Dominique Rousseau : « Promouvoir une démocratie qui permette un contrôle continu et effectif de l’action des gouvernants »

  • 2021-03-21 15:13:37
Le professeur de droit public propose, dans une tribune au « Monde », quatre réformes constitutionnelles qui permettraient aux citoyens d’intervenir dans la fabrication des lois au-delà des seuls moments électoraux. Tribune. Le citoyen est le grand absent des formes politiques contemporaines. Il est abondamment cité mais aussi absolument oublié. Car la forme capitaliste de l’économie n’a pas besoin de citoyen mais de travailleur-consommateur. Le libéralisme économique, en mettant « l’individu-en-train-de-se-faire » au centre de sa dynamique, a contribué à révolutionner les sociétés, mais il s’est développé en réduisant progressivement l’individu à sa seule dimension économique, le « laisser-faire » oubliant ou négligeant ses dimensions sociale, politique, culturelle. Et ce développement unidimensionnel a produit de terribles inégalités dans l’accès à l’emploi, à l’éducation, à la santé, au logement qui mettent en cause, aujourd’hui, non seulement la cohésion politique des sociétés mais l’idée même d’individu que le libéralisme portait à l’origine. Le capitalisme écrase l’individu et les marchés imposent leurs lois aux politiques et aux citoyens. Mais la forme représentative de la démocratie n’a pas davantage besoin de citoyens ; elle a besoin d’électeurs. Sieyès [homme politique et essayiste, 1748-1836] le dit dans son discours du 7 septembre 1789, où il oppose gouvernement représentatif et démocratie : « Les citoyens, déclare-t-il, qui se nomment des représentants renoncent et doivent renoncer à faire eux-mêmes la loi ; ils n’ont pas de volontés particulières à imposer. S’ils dictaient des volontés, la France ne serait plus cet Etat représentatif ; ce serait un Etat démocratique.
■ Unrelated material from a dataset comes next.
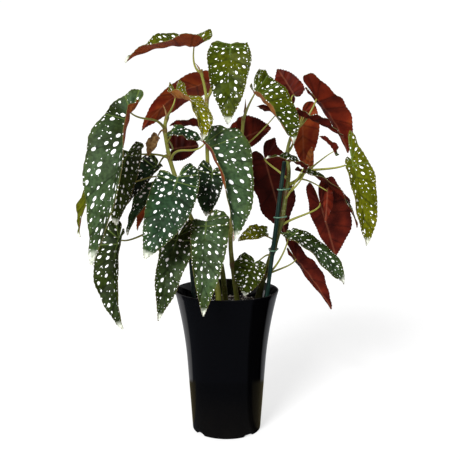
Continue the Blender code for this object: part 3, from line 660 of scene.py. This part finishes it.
LEAVES = [
    Leaf("leaf_top_left", (-39, 0, 476), (-120, -15, 457), (0, -0.13, 1), 62, ("cane_centre", 447),
         arch=38, fold=25, small=1, lobe=1.45, lift=0.6, wave=3.5, grain="medium", tone=0.75, blush=0.7),
    Leaf("leaf_top_red", (-17, 28, 436), (-109, 55, 376), (-0.25, 0.72, 0.65), 46, ("cane_centre", 412),
         arch=68, fold=12, wave=1.5, small_lobe=1, blush=0.58),
    Leaf("leaf_young_drape", (-60, -30, 415), (-27, -92, 367), (0.7, -0.55, 0.53), 36, ("cane_left", 392),
         arch=80, fold=22, big=-1, lobe=1.6, lift=1.2, grain="medium", tone=1, blush=0.95, pitch=6,
         jag=0.06),
    Leaf("leaf_left_big", (-109, -60, 398), (-150, -105, 230), (-0.74, -0.67, 0.1), 74,
         ("cane_left", 380), arch=30, fold=47, sweep=-20, lobe=0.7, hook=-0.9, shoulder=0.42, wave=3,
         taper=0.05, tone=0.32, blush=0.8, pitch=12.5, jag=0.03, spread=0.95),
    Leaf("leaf_left_mid", (-117, -22, 352), (-131, -40, 266), (-0.4, -0.85, 0.2), 50, ("cane_left", 344),
         arch=30, big=-1, lobe=0.6, grain="medium", tone=0.5, blush=0.7, small_lobe=0.1, jag=0.04),
    Leaf("leaf_left_low", (-128, -40, 249), (-121, -70, 147), (-0.5, -0.85, 0.2), 36, ("cane_left", 266),
         arch=35, fold=30, sweep=4, small=0.5, tone=0.39),
    Leaf("leaf_inner_left_a", (-88, 24, 333), (-128, 10, 280), (-0.3, -0.8, 0.5), 36, ("cane_left", 346),
         fold=25, small=0.6, lobe=0.5, grain="medium", tone=0, blush=0.3, pitch=8),
    Leaf("leaf_inner_left_b", (-74, -32, 315), (-115, -62, 257), (-0.5, -0.6, 0.62), 25,
         ("cane_left", 308), fold=30, grain="medium", tone=0.15, pitch=8),
    Leaf("leaf_inner_left_c", (-74, -20, 300), (-106, -36, 259), (-0.6, 0.4, 0.6), 34, ("cane_left", 300),
         fold=30, grain="medium", blush=0.7),
    Leaf("leaf_centre_left", (-55, -75, 325), (-90, -110, 238), (-0.1, -0.95, 0.3), 54,
         ("cane_left", 305), arch=35, fold=10, big=-1, sweep=-4, small=0.85, small_lobe=0.05, tone=0.13),
    Leaf("leaf_pot_left", (-57, -50, 254), (-78, -90, 162), (-0.15, -0.95, 0.3), 44, ("cane_left", 262),
         big=-1, twist=25, taper=0.35, tone=0.36, jag=0.08),
    Leaf("leaf_front_centre", (-23, -70, 274), (-26, -100, 170), (-0.05, -0.9, 0.45), 48,
         ("cane_centre", 270), arch=55, fold=12, big=-1, small=0.6, tone=0.31, blush=0.6, pitch=8.5,
         lobe=0.6, small_lobe=0.1, taper=0.4),
    Leaf("leaf_front_big", (-25, -60, 363), (8, -114, 258), (0.75, -0.62, 0.3), 70, ("cane_left", 341),
         fold=40, big=-1, wave=3, lobe=0.7, small=0.5, small_lobe=0.1, taper=0.3, tone=0.24, blush=0.72,
         pitch=11.5),
    Leaf("leaf_top_centre", (5, -30, 477), (2, -60, 385), (0, -0.95, 0.3), 54, ("cane_centre", 416),
         fold=8, small=0.9, small_lobe=1, lobe=0.08, tone=0.68, blush=0.8, pitch=8.5, taper=0.2, jag=0.03,
         shoulder=0.72),
    Leaf("leaf_right_young", (33, -40, 420), (76, -70, 363), (0.6, -0.5, 0.62), 56, ("cane_back", 392),
         arch=22, fold=35, big=-1, lobe=1.1, lift=0.8, tone=0.66, blush=0.9, pitch=8, small_lobe=0.2),
    Leaf("leaf_back_small", (85, 38, 420), (64, 48, 453), (0.1, 0.9, 0.3), 38, ("cane_right", 376),
         arch=30, fold=15, grain="small", tone=0.5, blush=0.33, pitch=8),
    Leaf("leaf_back_big", (111, 20, 415), (156, 55, 347), (0.55, 0.65, 0.5), 35, ("cane_right", 377),
         arch=35, lobe=2.2, lift=0.2, wave=1.5, blush=0.45, jag=0.03, small=0.35),
    Leaf("leaf_right_thin", (94, 2, 393), (145, 12, 367), (0.3, 0.2, 0.93), 20, ("cane_right", 376),
         arch=12, fold=30, grain="small", tone=0.3, blush=0.3, pitch=7),
    Leaf("leaf_centre_thin", (61, 0, 397), (37, 8, 406), (0.1, 0.7, 0.7), 16, ("cane_back", 356),
         arch=10, fold=35, grain="small", blush=0.3, pitch=6),
    Leaf("leaf_mid_red", (95, 36, 397), (99, 45, 330), (0.1, 0.95, 0.1), 38, ("cane_right", 350),
         arch=15, fold=15, grain="medium", blush=0.62, wave=3.5),
    Leaf("leaf_bud", (103, 18, 332), (106, 18, 356), (0.2, 0.9, 0.2), 14, ("cane_branch", 324),
         arch=10, fold=40, grain="small", tone=0.8, blush=0.8, pitch=6),
    Leaf("leaf_small_dark", (130, -10, 352), (112, -5, 370), (0.6, 0.3, 0.7), 20, ("cane_branch", 331),
         arch=30, fold=35, grain="small", blush=0.35, pitch=6),
    Leaf("leaf_right_big", (150, -20, 341), (166, -45, 242), (0.45, -0.85, 0.3), 38, ("cane_branch", 328),
         arch=45, fold=15, sweep=4, big=-1, small=0.6, lobe=2, small_lobe=0.1, lift=0.2, shoulder=0.7,
         tone=0.82, blush=0.5, pitch=9.5),
    Leaf("leaf_right_red", (117, 15, 286), (140, 35, 216), (0.1, 0.95, 0.2), 52, ("cane_right", 262),
         arch=30, fold=10, small=0.45, small_lobe=1, lobe=1.8, lift=0.4, blush=0.3, jag=0.05),
    Leaf("leaf_small_hang", (124, -2, 303), (121, -10, 266), (0.3, 0.8, 0.3), 14, ("cane_branch", 318),
         arch=10, fold=38, lobe=0.8, grain="small", tone=0.6, blush=0.45, pitch=6),
    Leaf("leaf_dark_arch", (95, -10, 326), (161, -4, 258), (0.55, -0.15, 0.8), 24, ("cane_right", 300),
         arch=52, fold=25, lobe=0.6, grain="medium", tone=0.4, blush=0.3, pitch=6.5),
    Leaf("leaf_mid_small", (92, -30, 333), (46, -44, 345), (-0.1, -0.2, 0.97), 24, ("cane_right", 294),
         arch=35, fold=25, lobe=0.6, grain="small", tone=0.42, blush=0.35, pitch=6),
    Leaf("leaf_back_dark", (48, 34, 341), (76, 45, 242), (0, 0.97, 0.2), 56, ("cane_right", 318),
         arch=30, fold=10, small=1, wave=4, blush=0.2, jag=0.14),
    Leaf("leaf_back_centre", (17, 24, 365), (56, 35, 379), (0.1, 0.9, 0.4), 44, ("cane_back", 356),
         arch=30, fold=15, grain="medium", blush=0.36),
    Leaf("leaf_low_young", (46, -20, 254), (14, -35, 246), (0, -0.75, 0.65), 20, ("cane_right", 241),
         arch=50, fold=10, grain="small", tone=0.85, blush=0.9, pitch=6.5),
    Leaf("leaf_low_arch", (76, -20, 253), (140, -48, 196), (0.45, -0.55, 0.7), 25, ("cane_right", 199),
         arch=55, fold=12, lobe=0.5, taper=-1.3, grain="medium", tone=0.36, pitch=8),
    Leaf("leaf_low_red", (87, 10, 216), (134, 20, 149), (0.45, 0.8, 0.4), 27, ("cane_right", 199),
         arch=20, fold=30, lobe=1.8, grain="medium", blush=0.31, lift=0.3),
    Leaf("leaf_low_small", (34, -14, 215), (22, -40, 180), (0, -0.85, 0.5), 40, ("cane_right", 222),
         arch=30, fold=12, grain="small", tone=0.53, pitch=7),
    Leaf("leaf_inner_dark", (-17, -15, 327), (-24, -35, 276), (0.1, -0.9, 0.3), 36, ("cane_centre", 330),
         grain="small", tone=0.08, pitch=8),
    Leaf("leaf_far_left", (-156, -15, 313), (-176, -30, 250), (-0.8, -0.4, 0.1), 26, ("cane_left", 320),
         arch=45, fold=15, grain="small", tone=0.8, blush=0.9, pitch=40, jag=0.12),
    Leaf("leaf_dry", (-85, -8, 368), (-95, -11, 346), (-0.3, -0.8, 0.2), 14, ("cane_left", 377),
         arch=20, fold=10, grain="small"),
    Leaf("leaf_dark_arc", (-33, 15, 381), (-71, 20, 382), (0, 0.4, 0.9), 28, ("cane_centre", 380),
         arch=20, grain="small", blush=0.3),
    Leaf("leaf_green_strip", (-66, -12, 376), (-29, -20, 364), (0.1, -0.5, 0.85), 26, ("cane_left", 362),
         fold=10, lobe=0.2, grain="small", tone=0.15),
    Leaf("leaf_mid_maroon", (-70, 49, 352), (-36, 53, 356), (0.1, 0.95, 0.2), 44, ("cane_left", 362),
         arch=30, fold=15, lobe=0.6, grain="medium", blush=0.22),
]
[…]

Le peuple, je le répète, dans un pays qui n’est pas une démocratie (et la France ne saurait l’être), le peuple ne peut parler, ne peut agir que par ses représentants. » Le passage du suffrage censitaire au suffrage universel et les institutions de la représentation n’ont pas changé la réalité des choses s’ils en ont modifié l’apparence. « Au nom de… » reste la règle grammaticale fondamentale de la forme représentative du gouvernement des sociétés politiques.